頼られて気を悪くする人はほとんどいません。看護師も相談されればいろいろ動いてくれるでしょう。結果的に業務が円滑に進み、介護士も余計な心配やストレスを抱えずに済むことになります。
2.3. ポイント3 医療介護で必要な医学の知見を蓄える
おそらくどんな仕事も同じですが、働きながら学んでいく姿勢は大切です。介護士も業務に関連した知識はもちろん、医学的な知識もある程度身につけていくことが望ましいでしょう。施設の入居者に一番近いのは介護士であり、そのわずかな変化を一番早く発見し得るのも介護士です。そして入居者の異常を早期発見するには、医学的な観察眼が必要となります。
ただしそうやって学ぶことは、看護師と張り合うためではありません。むしろ看護師がどんな視点を持っているかを知り、その言わんとするところを理解するためです。
2.4. ポイント4 プロフェッショナルとして働き、信頼感を得る
看護師は「医療業務のプロ」、介護士は「介護業務のプロ」です。どちらも職員である以上、プロフェッショナルとして業務をこなすことが第一です。人間関係が気になるのは人間として当然ですが、ある程度は仕事として割り切って、淡々とこなすことも大切です。
また介護士の方であれば、介護業務に専念することが、結果的に良好な人間関係を築くことにもなります。たとえばいつも綺麗にオムツを当て、衣服に皺ができないようにし、陰部や臀部の状態に異常があればすぐに気付いて報告するなど、丁寧な仕事をしていれば、「あの人はしっかりしている」「あの人に任せておけば大丈夫」と周囲から信頼されるようになります。そして信頼感を得られれば、管理職や看護師などの他職種からも一目置かれ、尊敬されるようになります。
信頼感とは貯金と同じで、徐々に貯まっていくものです。
はじめのうちは貯まっているかどうかわからず、自信をなくしてしまうこともあるかもしれません。
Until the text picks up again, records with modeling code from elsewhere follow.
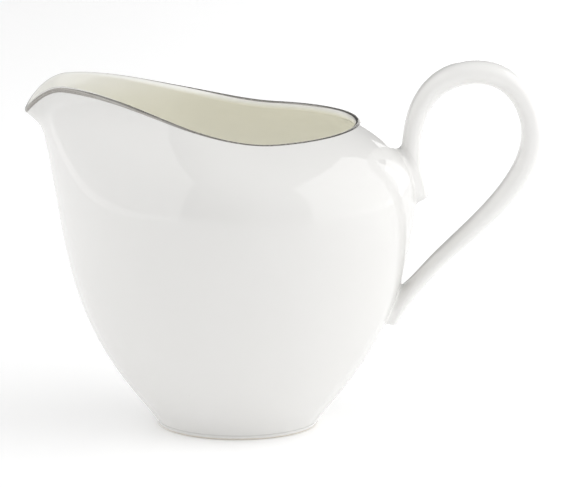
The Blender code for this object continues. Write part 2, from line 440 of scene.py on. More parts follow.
@dataclass(frozen=True)
class FootClay:
    """China of the foot ring: glazed wall above, bare ground clay on the face."""

    name: str = "foot_clay"
    glazed: tuple[float, float, float] = (0.765, 0.759, 0.745)
    bare: tuple[float, float, float] = (0.70, 0.665, 0.600)
    axis_x: float = 0.0
    face_height: float = 0.00045

    def make(self) -> bpy.types.Material:
        """Build the material.

        Returns:
            Clay that is bare up to the glaze line, with turning scratches and rub marks.
        """
        s = Surface(self.name)
        place = s.node("ShaderNodeSeparateXYZ", Vector=s.place)
        x = s.number(place.outputs["X"]) - self.axis_x
        y = s.number(place.outputs["Y"])
        z = s.number(place.outputs["Z"])
        radius = (x * x + y * y) ** 0.5
        ragged = s.noise(420.0, 3.0, 0.6)
        limit = self.face_height + (ragged - 0.5) * 0.0003
        bare = ((limit - z) * 9000.0 + 0.5).clamped()
        grain = s.noise(5200.0, 3.0, 0.6)
        rings = s.node("ShaderNodeTexNoise", {"noise_dimensions": "1D"},
                       W=radius * 9000.0, Scale=1.0, Detail=3.0, Roughness=0.6)
        ring = s.number(rings.outputs["Fac"])
        rubbed = ((s.noise(310.0, 4.0, 0.62) - 0.53) * 5.0).clamped()
        clay = s.blend(ring * 0.5 + grain * 0.4, self.bare,
                       tuple(c * 1.12 for c in self.bare))
        marked = s.blend(rubbed * 0.45, clay, (0.34, 0.33, 0.32))
        colour = s.blend(bare, self.glazed, marked)
        rough = bare * (0.52 + grain * 0.16) + 0.05
        relief = s.bump((ring * 0.6 + grain * 0.4) * bare, 0.00002)
        return s.finish(Base_Color=colour, Roughness=rough, Normal=relief, IOR=1.52)


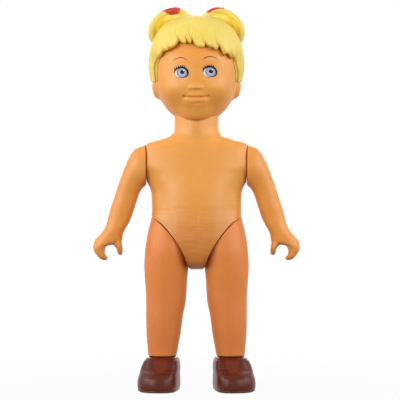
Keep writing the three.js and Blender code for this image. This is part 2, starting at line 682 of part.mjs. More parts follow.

日々の業務を無意味に感じることもあるかもしれません。
けれどあくまで「介護のプロ」としての威厳を持って仕事を続けていくならば、介護士としての評価は、いつかきっと不動のものとなるでしょう。そうなれば相手が看護師であれ何であれ、もはや関係なくなります。
2.5. ポイント5 互いに助け合う関係を築く
人間関係を円滑に進める心理学的手法の一つに 「返報の法則」 があります。 人は他者から良いことをしてもらうと、「お返ししなければ」という心理が無意識的に働く、という法則 です。
この法則は介護の職場においてももちろん有効です。たとえば、看護師のちょっとした仕事を手伝ってあげましょう。大変なことでなく、ごく簡単なことでいいのです。しかし看護師は恩に感じて、あなたに対して「何かしなくちゃ」と考えます。同時に好感を持ってくれます。そして何かの機会に、あなたの仕事を手伝ってくれることでしょう。
このようにして互いに助け合う関係を築くことができれば、良いスパイラルに入ることができます。看護師の業務も介護士の業務もそれぞれ効率化され、ストレスも減るでしょう。職場全体の環境も良くなるかもしれません。その第一歩は、あなたのちょっとした、ささやかな親切にあるかもしれません。
3. まとめ
人間関係とは難しく厄介なものです。毎日行く職場のこととなれば尚更ストレスです。互いの違いを理解すること、自分の仕事に徹すること、相手に親切にすることなど書かせていただきましたが、唯一絶対の解決法はありません。それぞれ個別に向き合い、時間を掛けて、解決の道を探るしかないと思います。
ただ、どうしても分かり合えない、歩み寄れない人間関係も残念ながらあるでしょう。そういう関係において無理に努力しても、消耗するだけです。思い切って距離を置いたり、完全に仕事の関係だと割り切ったりして、自分を守ることも大切です。
介護士の皆さんの、今後のご活躍をお祈りしています。